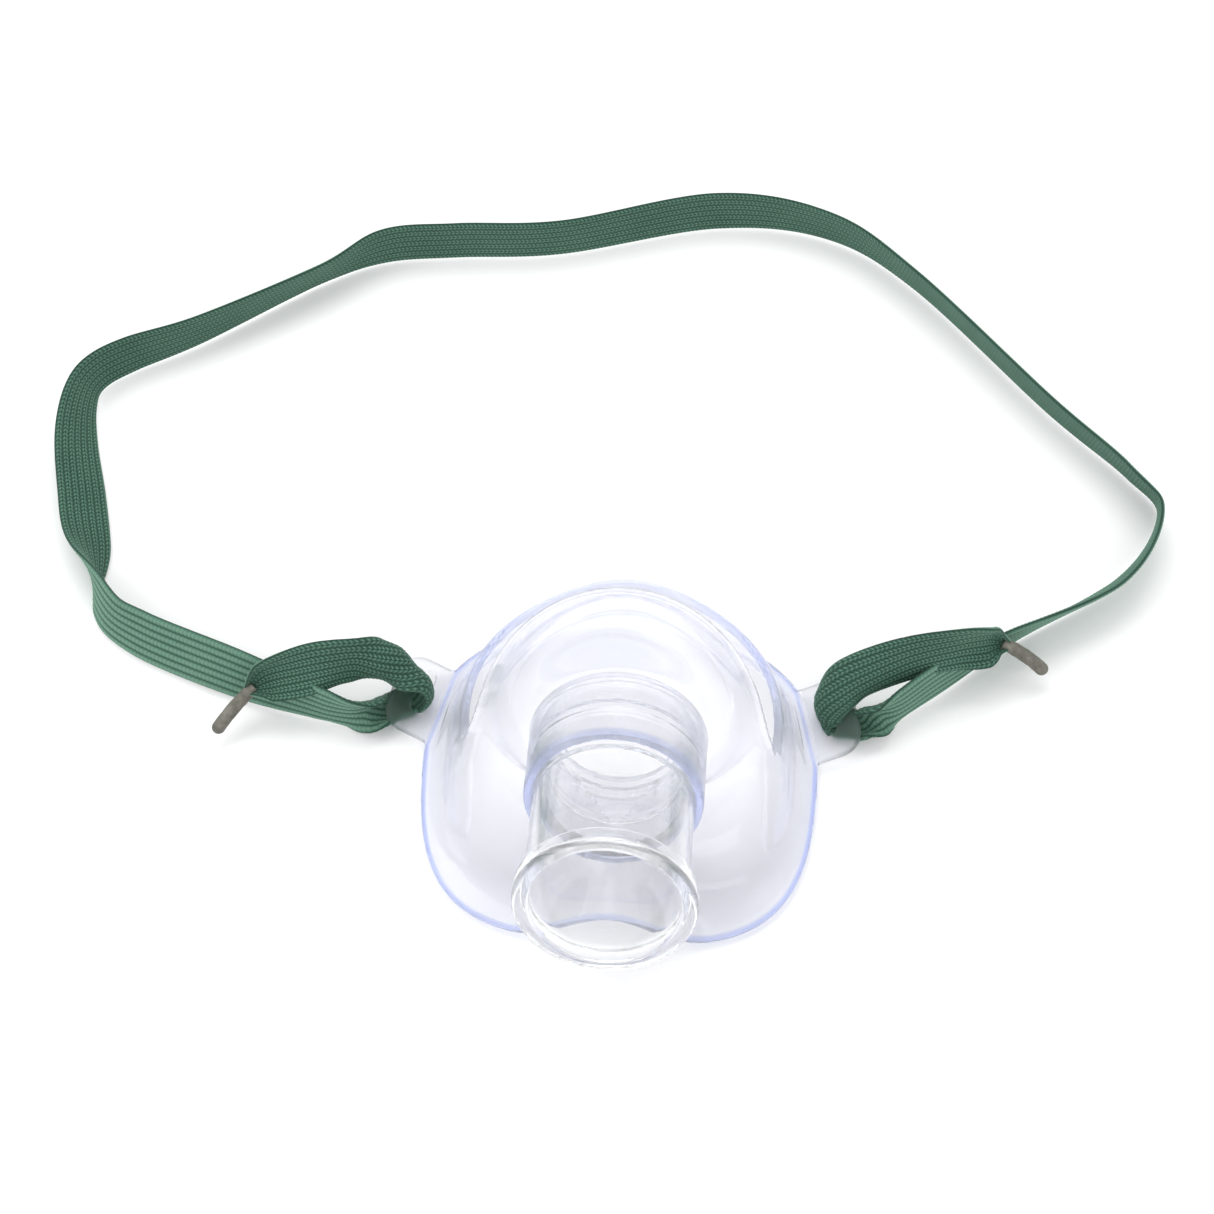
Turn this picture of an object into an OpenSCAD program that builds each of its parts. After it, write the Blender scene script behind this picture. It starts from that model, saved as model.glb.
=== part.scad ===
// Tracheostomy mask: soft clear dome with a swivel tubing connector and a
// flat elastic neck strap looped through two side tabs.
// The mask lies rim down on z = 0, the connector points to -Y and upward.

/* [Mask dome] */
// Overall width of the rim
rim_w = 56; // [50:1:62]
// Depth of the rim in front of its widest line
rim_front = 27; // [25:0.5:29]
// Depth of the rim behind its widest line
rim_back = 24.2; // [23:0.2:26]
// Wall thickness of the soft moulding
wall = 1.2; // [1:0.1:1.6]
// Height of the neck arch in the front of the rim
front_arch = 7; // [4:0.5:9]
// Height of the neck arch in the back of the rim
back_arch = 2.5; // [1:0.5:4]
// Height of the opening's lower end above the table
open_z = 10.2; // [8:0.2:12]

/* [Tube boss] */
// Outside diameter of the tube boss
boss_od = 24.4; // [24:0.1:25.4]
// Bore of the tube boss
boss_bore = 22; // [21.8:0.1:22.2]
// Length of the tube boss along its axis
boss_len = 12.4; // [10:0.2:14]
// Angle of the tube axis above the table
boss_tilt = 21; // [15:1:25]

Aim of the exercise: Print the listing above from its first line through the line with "open_z = 10.2; // [8:0.2:12]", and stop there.

Result of this task:
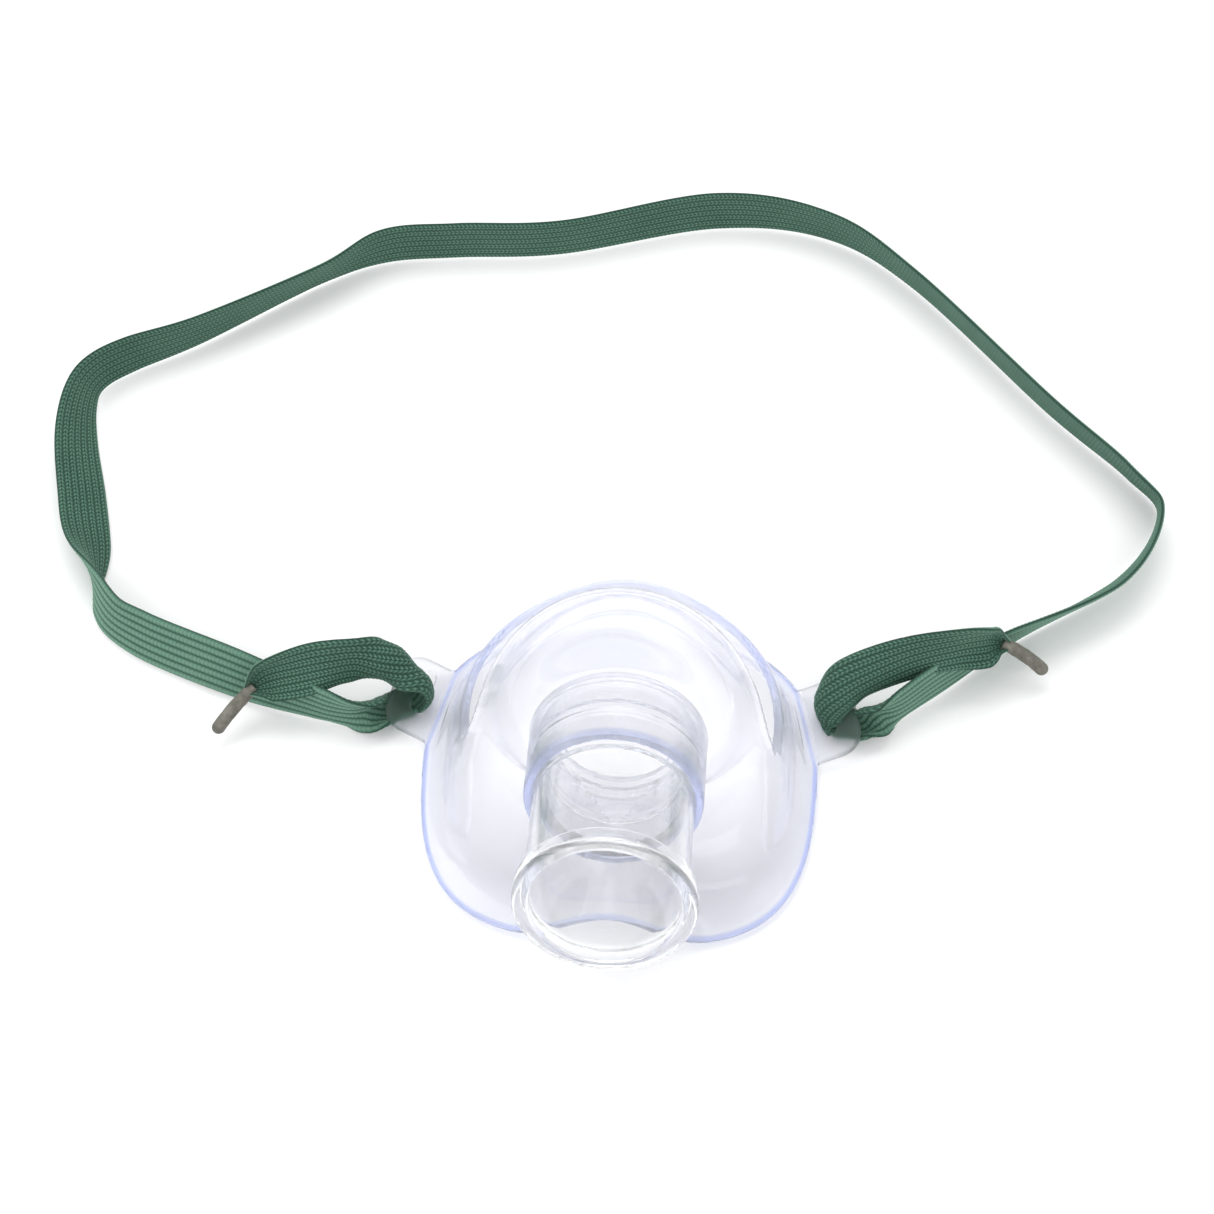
Turn this picture of an object into an OpenSCAD program that builds each of its parts. After it, write the Blender scene script behind this picture. It starts from that model, saved as model.glb.
=== part.scad ===
// Tracheostomy mask: soft clear dome with a swivel tubing connector and a
// flat elastic neck strap looped through two side tabs.
// The mask lies rim down on z = 0, the connector points to -Y and upward.

/* [Mask dome] */
// Overall width of the rim
rim_w = 56; // [50:1:62]
// Depth of the rim in front of its widest line
rim_front = 27; // [25:0.5:29]
// Depth of the rim behind its widest line
rim_back = 24.2; // [23:0.2:26]
// Wall thickness of the soft moulding
wall = 1.2; // [1:0.1:1.6]
// Height of the neck arch in the front of the rim
front_arch = 7; // [4:0.5:9]
// Height of the neck arch in the back of the rim
back_arch = 2.5; // [1:0.5:4]
// Height of the opening's lower end above the table
open_z = 10.2; // [8:0.2:12]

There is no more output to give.